As a review, even though your hips and knees are opening simultaneously in a deadlift and your back angle is becoming more vertical as soon as the bar breaks off the floor, you should be thinking about pushing the floor as if you were leg pressing the floor away from you. Doing this results in proper timing of the hips and knees extending to the lockout. In a lighter pull – a deadlift that isn’t truly heavy, for example – you can accomplish the task of getting to the lockout with the bar in your hands using a whole bunch of hip extension with the knees lagging, but with any appreciable weight on the bar, this turns into a hitch or into a pull that never breaks off the floor since you aren’t using your quads effectively and the bar has to travel around your knees on the way up.
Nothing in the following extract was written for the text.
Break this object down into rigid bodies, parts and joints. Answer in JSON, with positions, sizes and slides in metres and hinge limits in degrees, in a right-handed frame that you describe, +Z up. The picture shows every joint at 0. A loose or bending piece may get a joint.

The problem is that when you first learn how to deadlift you are not using extremely heavy weights, so this movement pattern issue has potential to become ingrained. You can avoid or correct the problem in short order using halting deadlifts when it would otherwise be neglected or masked in a program that only uses rack pulls. In a halting deadlift, you will focus only on the “pushing” part of the deadlift. Other than the bar coming up above the patella, the other indicator that it’s time to put the bar down is that you feel like you have to get upright to keep going any higher. Your job is take full advantage of the lats in controlling the bar and the quads in pushing the floor while maintaining low back extension and a relatively horizontal back angle. If you treat the halting deadlift like a heavy pull rather than an assistance exercise, you’ll immediately expose and be able to correct any issues with your pulling mechanics off the floor and any deficiencies in lat tightness at the start of the pull.
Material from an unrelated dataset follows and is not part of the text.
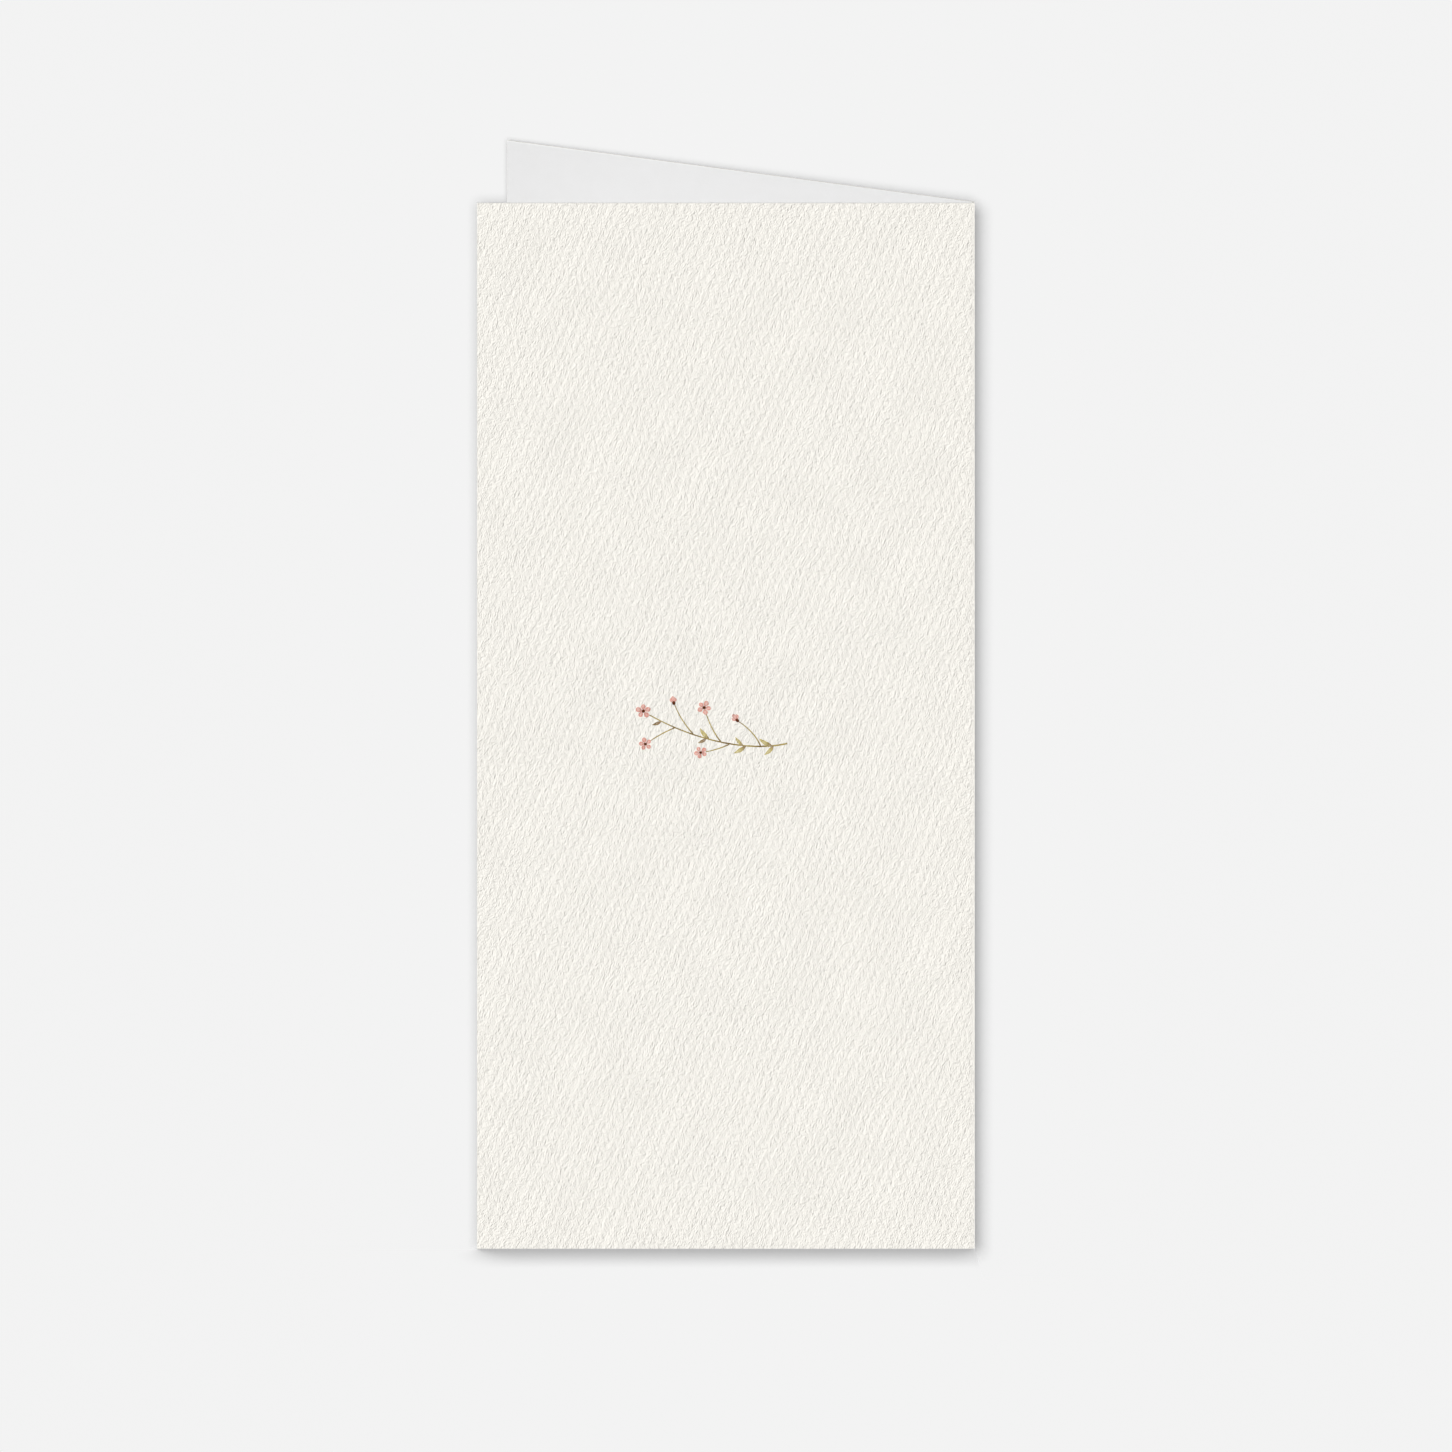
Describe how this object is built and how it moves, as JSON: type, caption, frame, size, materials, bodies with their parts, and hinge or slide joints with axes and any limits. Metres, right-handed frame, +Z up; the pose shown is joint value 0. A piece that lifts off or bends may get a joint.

This has immediate carryover into not only your deadlift, but into your Olympic lifts as well since the acceleration that carries the bar up to the shoulders or overhead is dependent on how much force you can efficiently put into the bar during the first part of the pull. This requires maintaining a more horizontal back angle (or leaning out over the bar) and a whole bunch of force being applied to the bar by pushing the floor – exactly what you’ll be doing in the halting deadlift. When you do halting deadlifts, you are also overloading the first pull of your Olympic lifts. Outside of the grip width changes in the deadlift vs the clean and snatch, the mechanics and positioning are nearly identical, but you get to do it with a really heavy weight.

So learn from my mistakes, folks. I neglected the halting deadlift for a long time in my lifting and in my clients’ programming. They suck and they’re really damn hard to do. But if you do them right and you do them heavy, your pulls will get better as you learn to get comfortable with this rather uncomfortable lift.